Use of the predetermined reduced sample rate may also lead to exceptional fidelity
and sound quality with artifacts suppressed to below the audibility of a human listener,
because of the resulting high frequency resolution, while not compromising high time
resolution.
[0044] Using a reduced sample rate may also result in an increase, such as an rs-fold increase,
in the low frequency resolution of the audio signal, thus the same downsampling ratio
can be used for the filters F3 and F4 424 and 426, and also for the interpolation
filter 456. In one example, the filters F3 and F4 424 and 426 may be decimation filters.
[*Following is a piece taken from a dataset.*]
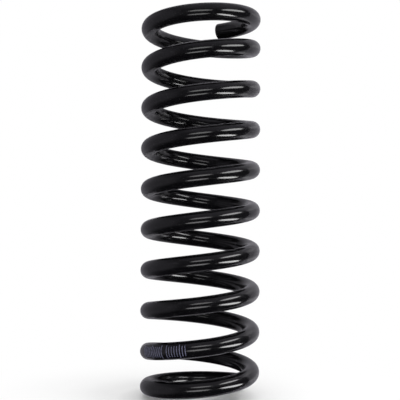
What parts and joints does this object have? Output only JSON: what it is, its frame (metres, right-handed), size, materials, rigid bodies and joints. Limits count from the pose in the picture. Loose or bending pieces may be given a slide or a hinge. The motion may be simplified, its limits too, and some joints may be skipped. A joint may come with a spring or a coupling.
{
  "type": "suspension spring",
  "caption": "Cylindrical compression spring coiled from round steel bar, closed and unground at both ends, that fits round a damper body between its spring seats.",
  "frame": {"origin": "on the coil's axis, in the seat plane under the lowest turn", "axes": "+Z along the coil's axis, from the lower seat to the upper one; -Y is the side that the picture shows"},
  "size_m": [0.085, 0.085, 0.275],
  "materials": {
    "gloss_black_coat": "gloss powder coat",
    "marking_ink": "matt printed ink"
  },
  "bodies": {
    "root": {"coil_spring": "gloss_black_coat"}
  },
  "joints": []
}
An example of the filters F3 and F4 424 and 426 and interpolation filter 456 may be
linear-phase FIR filter designs using least-squared error minimization with a passband
specified at 0.5/rs, a stopband at 1/rs, and a filter degree of 256, which may provide
suppression of aliasing components above a sampling frequency, such as fs/16=1.5kHz
in the low frequency path 462.
[0045] The center extraction algorithm module 440 in the high frequency path 460 extracts
a high frequency center channel component based on the transformed high frequency
left and right components from transformer T1 430 and transformer T2 432. Similarly,
the center extraction algorithm module 454 of the low frequency path 462 may extract
a low frequency center channel component based on the transformed low frequency left
and right components from transformer T3 434 and transformer T4 436. The high and
low frequency center channel components may be extracted from the left and right components
using a center channel extraction technique, such as using the differences in the
spatial content between the left and right components to identify common content.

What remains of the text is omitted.